32. The apparatus according to claim 22, wherein said parameter sensed by said sensor comprises the variation in the substantially instantaneous angular velocity of at least a portion of said drill string over a period of time.
33. The apparatus according to claim 22, wherein the module includes a chamber, a first passage and a second passage, the first passage extending from the central passage to the chamber and the second passage extending from the chamber to an outer surface of the bottom hole assembly, wherein the central passage and the first and second passages are configured to receive a drilling mud.
34. The apparatus according to claim 22, wherein the module is configured such that the at least one member is moveable into an extended position relative to outer surface of the module, wherein the module is configured to apply a first level of force to the at least one member when in the extended position when the parameter indicative of torsional vibration does not exceed the first threshold, and a second level force that is greater than the first level of force when the parameter indicative of torsional vibration exceeds the first threshold.

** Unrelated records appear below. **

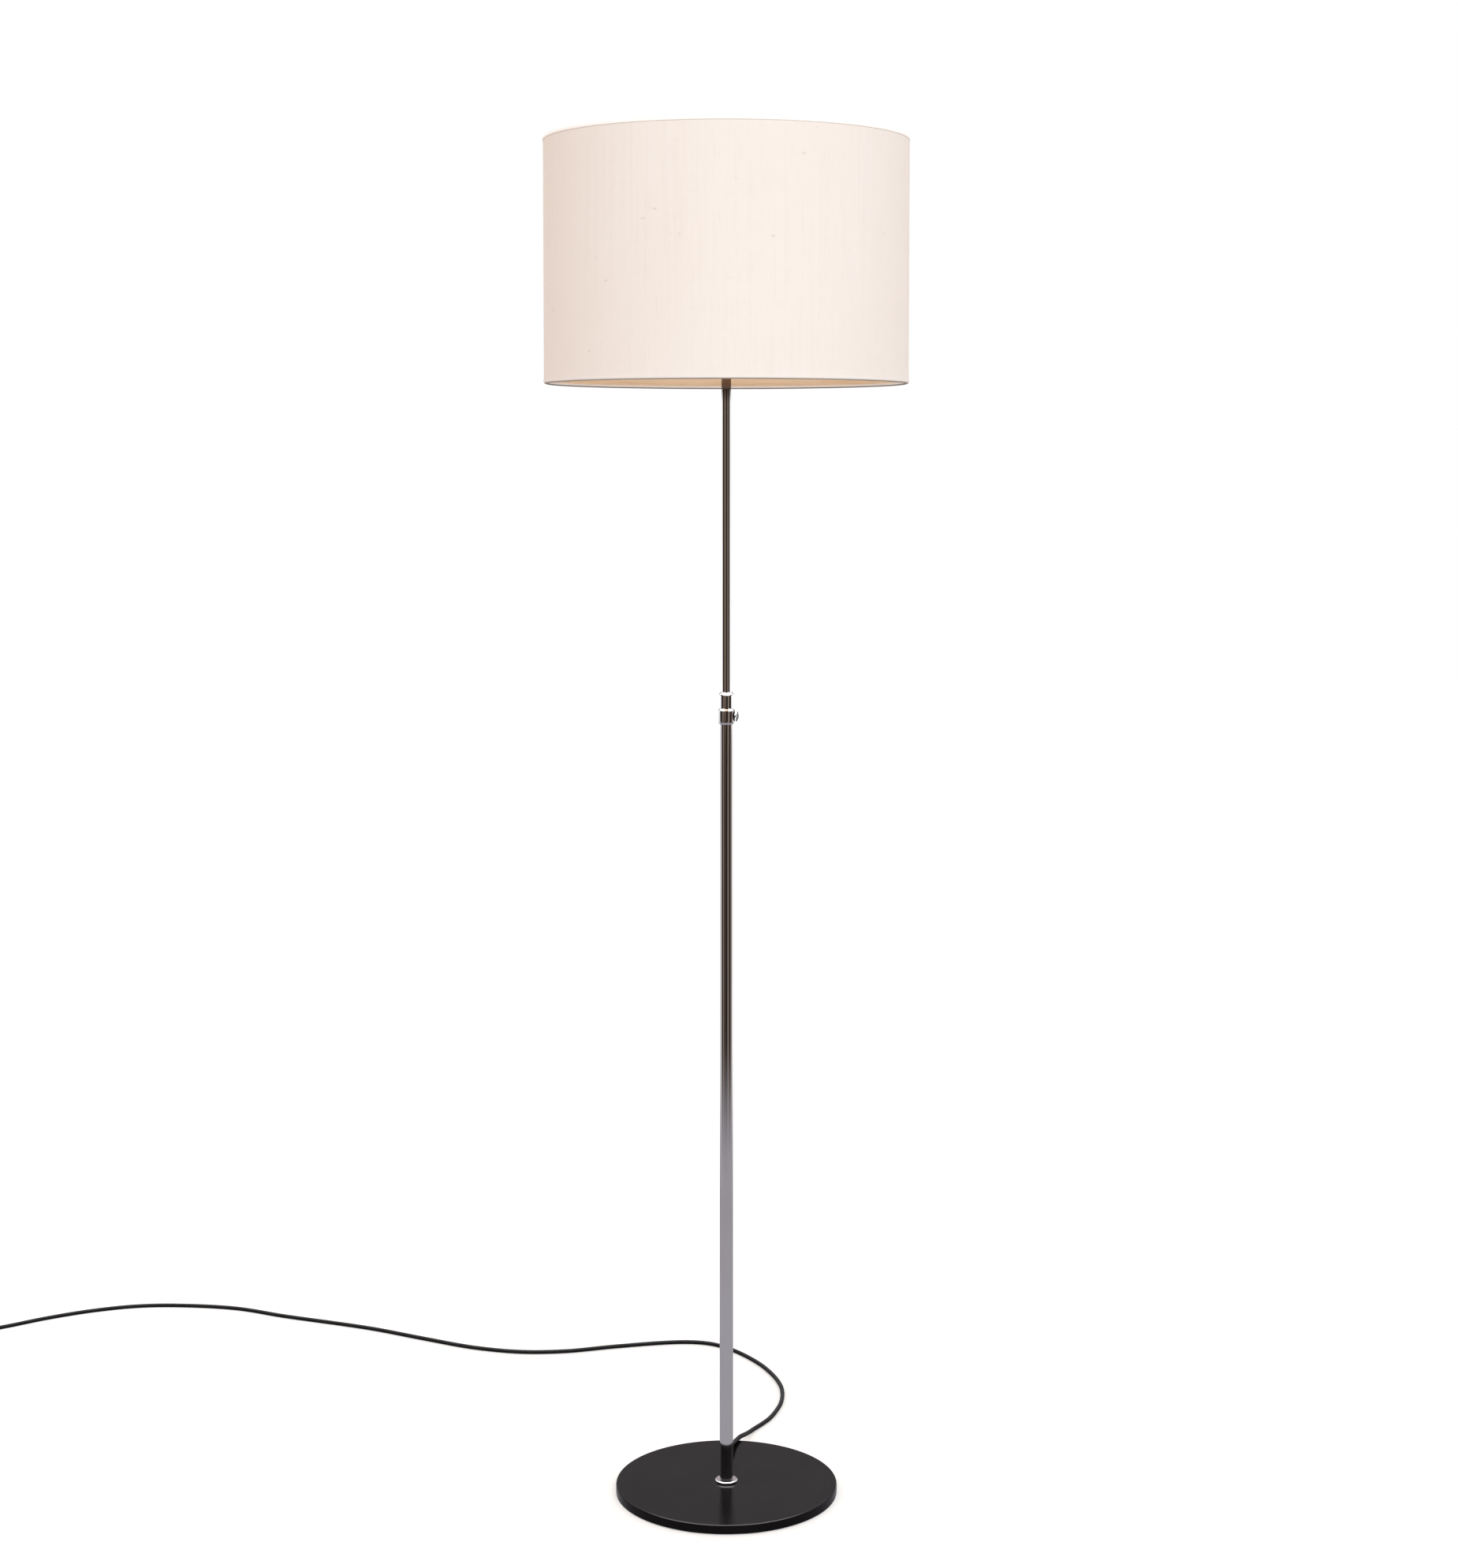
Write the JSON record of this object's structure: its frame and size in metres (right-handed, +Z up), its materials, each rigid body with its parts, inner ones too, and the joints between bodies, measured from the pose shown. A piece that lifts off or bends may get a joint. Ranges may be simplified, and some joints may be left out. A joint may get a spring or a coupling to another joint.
{
  "type": "floor lamp",
  "caption": "Telescopic floor lamp: round weighted base, two chromed tubes held by a thumb screw, drum shade on a threaded lampholder, mains cord with flat plug.",
  "frame": {"origin": "centre of the base's underside, on the floor under the mast", "axes": "+Z up the mast, +Y to the back where the cord leaves, +X to the thumb screw's side"},
  "size_m": [1.501, 0.9497, 1.7],
  "materials": {
    "black_lacquer": "satin black lacquer",
    "cast_iron": "rough casting",
    "felt": "pressed felt",
    "chrome": "bright chrome plate",
    "dark_chrome": "dark nickel plate",
    "steel": "zinc plated",
    "brass": "plain brass",
    "nylon": "natural nylon",
    "black_moulding": "moulded black resin",
    "white_moulding": "white insulating block",
    "bulb_metal": "nickel plated",
    "bulb_glass": "frosted inside",
    "white_wire": "white coated wire",
    "shade_fabric": "cream slub cloth",
    "shade_liner": "matt liner",
    "cord_sheath": "black sheath",
    "cord_rubber": "black rubber",
    "plug_moulding": "moulded black plastic"
  },
  "bodies": {
    "stand": {"base_cover": "black_lacquer", "base_weight": "cast_iron", "base_felt": "felt", "foot_ring": "chrome", "foot_insert": "steel", "foot_washer": "steel", "foot_nut": "steel", "outer_tube": "chrome", "cord_bush": "cord_rubber", "clamp_collar": "chrome", "top_bush": "chrome", "lead_elbow": "cord_sheath", "lower_lead": "cord_sheath", "cord_run": "cord_sheath", "cord_coil": "cord_sheath", "cord_tie": "cord_rubber", "plug_body": "plug_moulding", "plug_pins": "bulb_metal"},
    "guide": {"guide_bush": "nylon"},
    "mast": {"inner_tube": "chrome", "upper_lead": "cord_sheath", "nipple": "steel", "holder_cap": "black_moulding", "holder_shell": "black_moulding", "holder_core": "white_moulding", "terminal_screws": "brass", "lead_cores": "cord_sheath", "socket_sleeve": "brass", "centre_contact": "brass", "lower_clamp_ring": "black_moulding", "upper_clamp_ring": "black_moulding", "bulb_cap": "bulb_metal", "bulb_glass": "bulb_glass", "fitter_ring": "white_wire", "fitter_arms": "white_wire", "shade_top_ring": "white_wire", "shade_bottom_ring": "white_wire", "shade_fabric": "shade_fabric", "shade_liner": "shade_liner"},
    "slug": {"clamp_slug": "brass"},
    "screw": {"thumb_screw": "dark_chrome"},
    "switch": {"switch_bar": "black_moulding"}
  },
  "joints": [
    {"name": "mast_slide", "type": "slide", "parent": "stand", "child": "guide", "axis": [0, 0, 1], "range_m": [-0.45, 0.085], "deforming": ["lower_lead"]},
    {"name": "mast_turn", "type": "hinge", "parent": "guide", "child": "mast", "pos_m": [0, 0, 0.9], "axis": [0, 0, 1], "range_deg": [-175, 175]},
    {"name": "screw_feed", "type": "slide", "parent": "stand", "child": "slug", "axis": [1, 0, 0], "range_m": [0, 0.0016]},
    {"name": "screw_turn", "type": "hinge", "parent": "slug", "child": "screw", "pos_m": [0.0113, 0, 0.98795], "axis": [1, 0, 0], "range_deg": [0, 720]},
    {"name": "switch_push", "type": "slide", "parent": "mast", "child": "switch", "axis": [0, 1, 0], "range_m": [-0.0025, 0.0025]}
  ],
  "couplings": [
    {"joint": "screw_turn", "follows": "screw_feed", "rad_per_m": 7854}
  ]
}
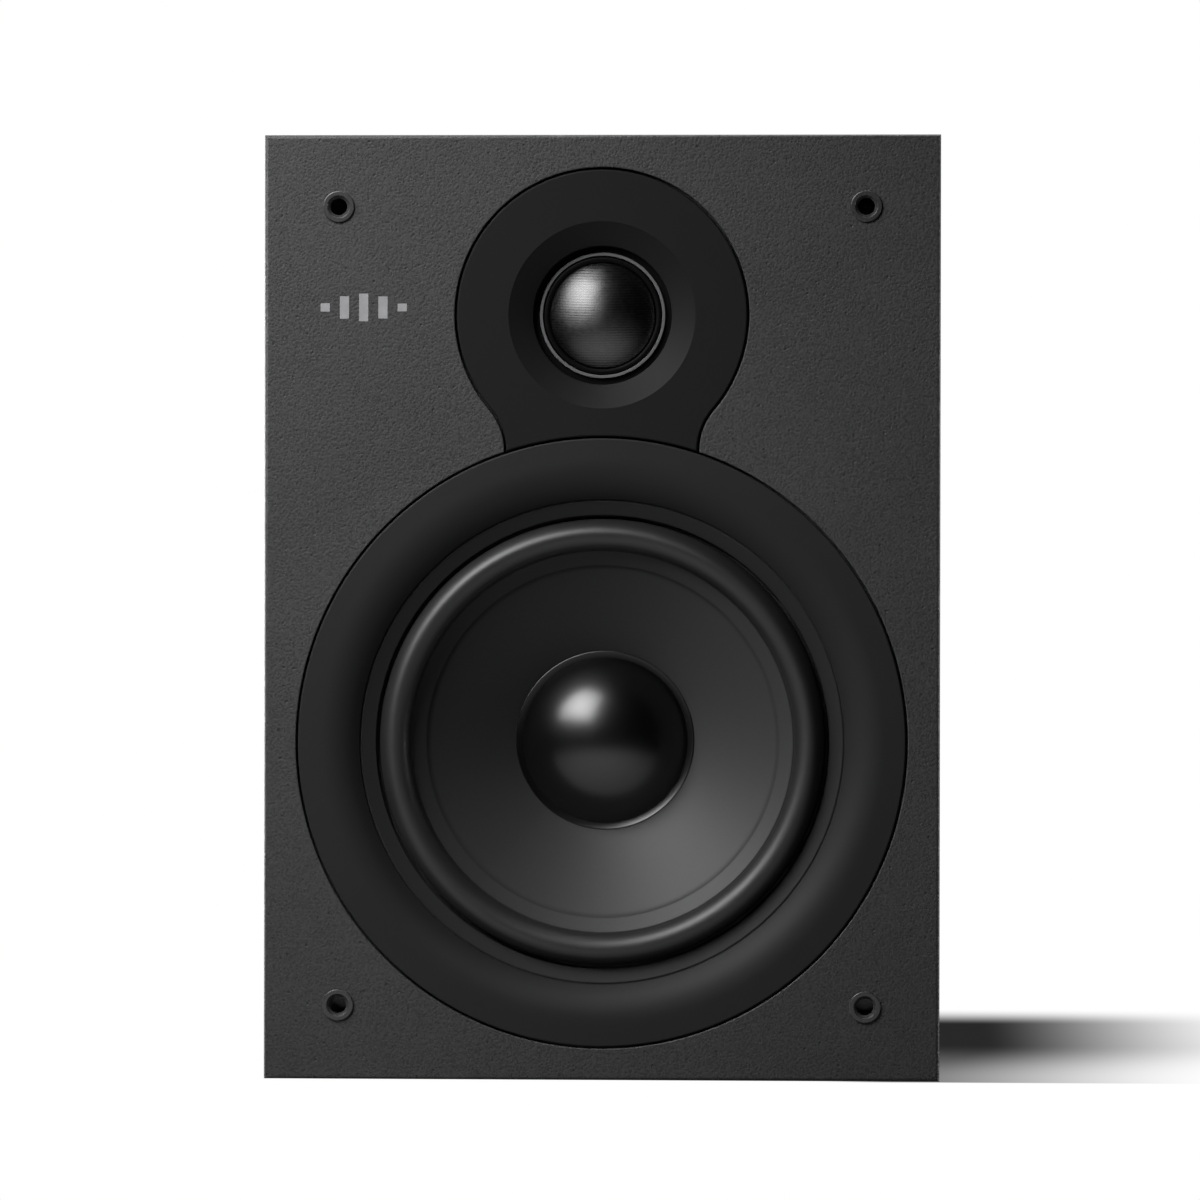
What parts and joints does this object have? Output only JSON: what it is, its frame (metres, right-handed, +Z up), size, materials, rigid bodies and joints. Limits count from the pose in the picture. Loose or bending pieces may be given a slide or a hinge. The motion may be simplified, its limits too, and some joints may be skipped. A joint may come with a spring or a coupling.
{
  "type": "bookshelf speaker",
  "caption": "Black two-way bookshelf loudspeaker: mitred cabinet, coned woofer in a flush trim ring, soft dome tweeter in a keyhole plate, rear reflex port and binding posts.",
  "frame": {"origin": "on the floor under the middle of the cabinet", "axes": "+Z up, the front faces -Y, +X to the right of someone who looks at the front"},
  "size_m": [0.161, 0.24, 0.225],
  "materials": {
    "black_vinyl": "black pebble-grained vinyl wrap on fibreboard",
    "black_board": "painted fibreboard",
    "satin_black_plastic": "satin moulded",
    "socket_plastic": "moulded",
    "surround_rubber": "smooth, slightly glossy",
    "cone_paper": "mineral-filled, satin",
    "cap_gloss": "soft gloss",
    "dome_silk": "coated weave",
    "spider_cloth": "resin-treated corrugated cloth",
    "frame_paint": "black powder coat on pressed steel",
    "zinc_steel": "zinc plated",
    "black_screw": "black zinc",
    "ferrite": "ground ferrite",
    "coil_former": "rolled foil",
    "copper_wire": "enamelled copper winding",
    "gasket_foam": "closed-cell foam",
    "plated_brass": "gold plated, polished",
    "red_plastic": "moulded",
    "black_plastic": "moulded",
    "circuit_board": "phenolic laminate",
    "film_capacitor": "tape wrapped",
    "electrolytic_sleeve": "shrink sleeve",
    "cement_resistor": "unglazed cement",
    "wadding_fleece": "loose polyester fibre",
    "lead_sleeve": "two-core sleeve"
  },
  "bodies": {
    "cabinet": {"top_panel": "black_vinyl", "bottom_panel": "black_vinyl", "left_panel": "black_vinyl", "right_panel": "black_vinyl", "front_baffle": "black_vinyl", "rear_panel": "black_board", "tweeter_faceplate": "satin_black_plastic", "woofer_trim_ring": "satin_black_plastic", "port_tube": "satin_black_plastic", "terminal_cup": "satin_black_plastic", "grille_socket_upper_left": "socket_plastic", "grille_socket_upper_right": "socket_plastic", "grille_socket_lower_left": "socket_plastic", "grille_socket_lower_right": "socket_plastic", "woofer_surround": "surround_rubber", "woofer_spider": "spider_cloth", "woofer_basket": "frame_paint", "woofer_gasket": "gasket_foam", "woofer_top_plate": "zinc_steel", "woofer_magnet": "ferrite", "woofer_pole_yoke": "zinc_steel", "woofer_tag_strip": "circuit_board", "woofer_screw_1": "black_screw", "woofer_screw_2": "black_screw", "woofer_screw_3": "black_screw", "woofer_screw_4": "black_screw", "tweeter_surround": "dome_silk", "tweeter_top_plate": "zinc_steel", "tweeter_magnet": "ferrite", "tweeter_pole_yoke": "zinc_steel", "terminal_cup_gasket": "gasket_foam", "terminal_cup_screw_1": "black_screw", "terminal_cup_screw_2": "black_screw", "terminal_cup_screw_3": "black_screw", "terminal_cup_screw_4": "black_screw", "red_post": "plated_brass", "red_post_nut": "plated_brass", "black_post": "plated_brass", "black_post_nut": "plated_brass", "crossover_board": "circuit_board", "woofer_inductor_coil": "copper_wire", "woofer_inductor_core": "zinc_steel", "tweeter_inductor_coil": "copper_wire", "woofer_capacitor": "electrolytic_sleeve", "tweeter_capacitor": "film_capacitor", "tweeter_resistor": "cement_resistor", "wadding_left": "wadding_fleece", "wadding_right": "wadding_fleece", "woofer_lead": "lead_sleeve", "tweeter_lead": "lead_sleeve"},
    "woofer_cone": {"woofer_cone": "cone_paper", "woofer_dust_cap": "cap_gloss", "voice_coil_former": "coil_former", "voice_coil_winding": "copper_wire"},
    "tweeter_dome": {"tweeter_dome": "dome_silk", "tweeter_voice_coil": "copper_wire"},
    "red_washer": {"red_post_washer": "plated_brass"},
    "red_cap": {"red_post_cap": "red_plastic"},
    "black_washer": {"black_post_washer": "plated_brass"},
    "black_cap": {"black_post_cap": "black_plastic"}
  },
  "joints": [
    {"name": "woofer_travel", "type": "slide", "parent": "cabinet", "child": "woofer_cone", "axis": [0, -1, 0], "range_m": [-0.0045, 0.0045], "stiffness_N_per_m": 1200, "deforming": ["woofer_surround", "woofer_spider"]},
    {"name": "tweeter_travel", "type": "slide", "parent": "cabinet", "child": "tweeter_dome", "axis": [0, -1, 0], "range_m": [-0.0005, 0.0005], "stiffness_N_per_m": 8000, "deforming": ["tweeter_surround"]},
    {"name": "red_post_travel", "type": "slide", "parent": "cabinet", "child": "red_washer", "axis": [0, 1, 0], "range_m": [0, 0.0048]},
    {"name": "red_cap_turn", "type": "hinge", "parent": "red_washer", "child": "red_cap", "pos_m": [-0.014, 0.11, 0.062], "axis": [0, 1, 0], "range_deg": [0, 2160]},
    {"name": "black_post_travel", "type": "slide", "parent": "cabinet", "child": "black_washer", "axis": [0, 1, 0], "range_m": [0, 0.0048]},
    {"name": "black_cap_turn", "type": "hinge", "parent": "black_washer", "child": "black_cap", "pos_m": [0.014, 0.11, 0.062], "axis": [0, 1, 0], "range_deg": [0, 2160]}
  ],
  "couplings": [
    {"joint": "red_cap_turn", "follows": "red_post_travel", "rad_per_m": 7854},
    {"joint": "black_cap_turn", "follows": "black_post_travel", "rad_per_m": 7854}
  ]
}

35. The apparatus according to claim 34, further comprising a valve disposed in the additional passage and being electronically connected to the processor, the processor is configured to, in response to 1) an indication of the presence of drilling mud in the central passage, and 2) an indication that the value of the parameter indicative of torsional vibration does not exceed the first threshold, maintain the valve in a closed configuration, thereby causing application of the first level of force to the at least one member.
36. The apparatus according to claim 35, wherein the processor is configured to, in response to 1) an indication of the presence of drilling mud in the central passage, and 2) an indication that the value of the parameter indicative of torsional vibration exceeds the first threshold, causing the valve to open, thereby causing application of the second level of force to the at least one member.